Les Harkis dans la colonisation et ses suites est une compilation d’articles très érudits, parcourant les derniers travaux des rares historiens spécialistes de la question. Le livre reprend pour l’essentiel les interventions d’un colloque qui a eu lieu le 4 mars 2006 à l’Assemblée nationale (Libération du 6 mars 2006), enrichies par d’extraordinaires photos d’époque pour la plupart inédites. Ce qui en fait aujourd’hui l’ouvrage de référence sur le sujet. Fatima Besnaci-Lancou, éditrice à Paris, s’est fait connaître en 2003 par la publication d’un récit autobiographique, Fille de harki ( éditions de l’Atelier). A travers ses articles, les Harkis dans la colonisation et ses suites tord le cou à de très nombreuses idées fausses attachées aux harkis. Dont la pire d’entre elles, véhiculée surtout par la gauche française, et utilisée avec perfidie par les autorités algériennes : les harkis seraient à l’Algérie ce que les collabos sont à la France. «Un tel rapprochement n’a pas de sens», dénonce la longue introduction du livre, sous la plume conjointe de Fatima Besnaci-Lancou et de l’historien Gilles Manceron. Car «la reconstitution des itinéraires individuels laisse apparaître une grande diversité de motivations et de cheminements : l’engagement « réactif » à l’assassinat par les maquisards d’un membre de sa famille ; l’engagement « obligé » à la suite d’une manœuvre ostensible des militaires français pour compromettre un individu ; […] l’engagement résultant d’une logique de fidélité à une appartenance clanique […] ; l’enrôlement dicté essentiellement par le besoin d’un maigre revenu de la part de paysans peu informés du contexte politique».
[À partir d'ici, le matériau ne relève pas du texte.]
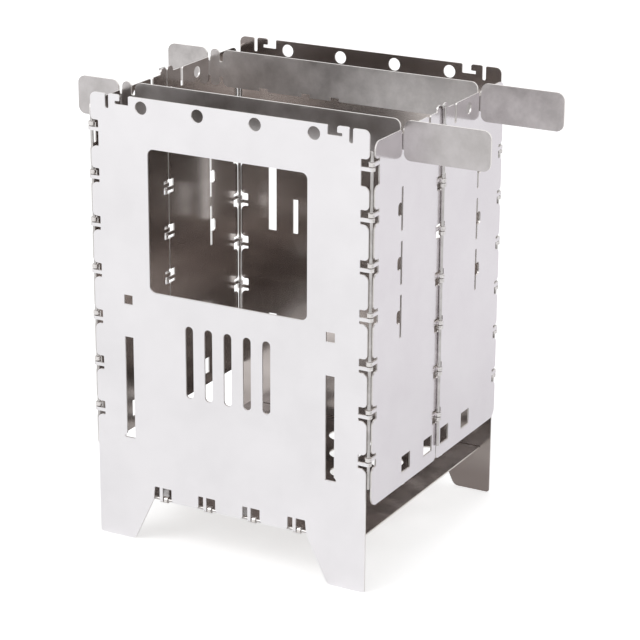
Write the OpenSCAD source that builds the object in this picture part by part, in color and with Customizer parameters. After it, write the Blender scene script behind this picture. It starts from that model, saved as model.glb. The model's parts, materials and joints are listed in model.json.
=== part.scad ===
/* [Overall size] */
// Width over the outer faces of the side walls
stove_w = 159.1; // [150:0.1:175]
// Depth over the outer faces of the front and back panels
stove_d = 146.1; // [130:0.1:160]
// Height of the hooks, the highest edges, above the feet
stove_h = 235; // [215:0.5:250]
// Thickness of the sheet that the panels and walls are cut from
sheet_t = 0.8; // [0.7:0.1:0.9]

/* [Panels] */
// Height of the edge between the legs
panel_bottom = 24.7; // [20:0.1:25]
// Width of a leg at its top
leg_top_w = 32.8; // [30:0.1:32.8]
// Width of a foot
foot_w = 20.9; // [15:0.1:30]
// Distance from the side wall's outer face to the fuel window
window_side = 34.95; // [30:0.05:40]
// Height of the fuel window
window_h = 73.6; // [50:0.1:75]
// Distance from the hooks' top down to the fuel window
window_drop = 25.1; // [20:0.1:30]
// Radius of the fuel window's corners
window_r = 3.2; // [1:0.1:6]
// Radius of the round holes under the top edge
rim_hole_r = 3.35; // [2.5:0.05:3.5]
// Distance from the hooks' top down to the round holes
rim_hole_drop = 5.2; // [5:0.1:8]
// Number of plain vent slots in the middle of the front panel
vent_count = 5; // [3:2:7]
// Distance between the vent slots
vent_pitch = 11; // [9:0.5:12]

/* [Side walls] */
// Height of the walls' bottom edge, above which the draft gap ends
wall_bottom = 45.5; // [40:0.5:50]
// Distance from the hooks' top down to the walls' top edge
wall_drop = 6; // [5:0.5:8]
// Height of the small lugs beside the fold above the walls' top edge
lug_h = 3; // [2.9:0.1:3.5]
// Width of the open slots in the walls
bar_slot_w = 2.3; // [1.8:0.1:2.6]
// Depth of the open slots in the walls
bar_slot_depth = 9.8; // [8:0.1:12]

/* [Hinges] */
// Diameter of the hinge pins
pin_d = 1.6; // [1.4:0.1:1.6]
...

Parallèle. Maïssa et Fatima seront à nouveau ensemble à Paris, du 10 au 31 octobre, dans le cadre d’une vaste manifestation mêlant «Art, Mémoires et Histoire» (c’est son titre) sur les rapports passés et futurs entre la France et l’Algérie. En parallèle, sera montrée au Sénat une exposition tirée du livre les Harkis dans la colonisation et ses suites, et destinée à circuler dans les collèges et lycées.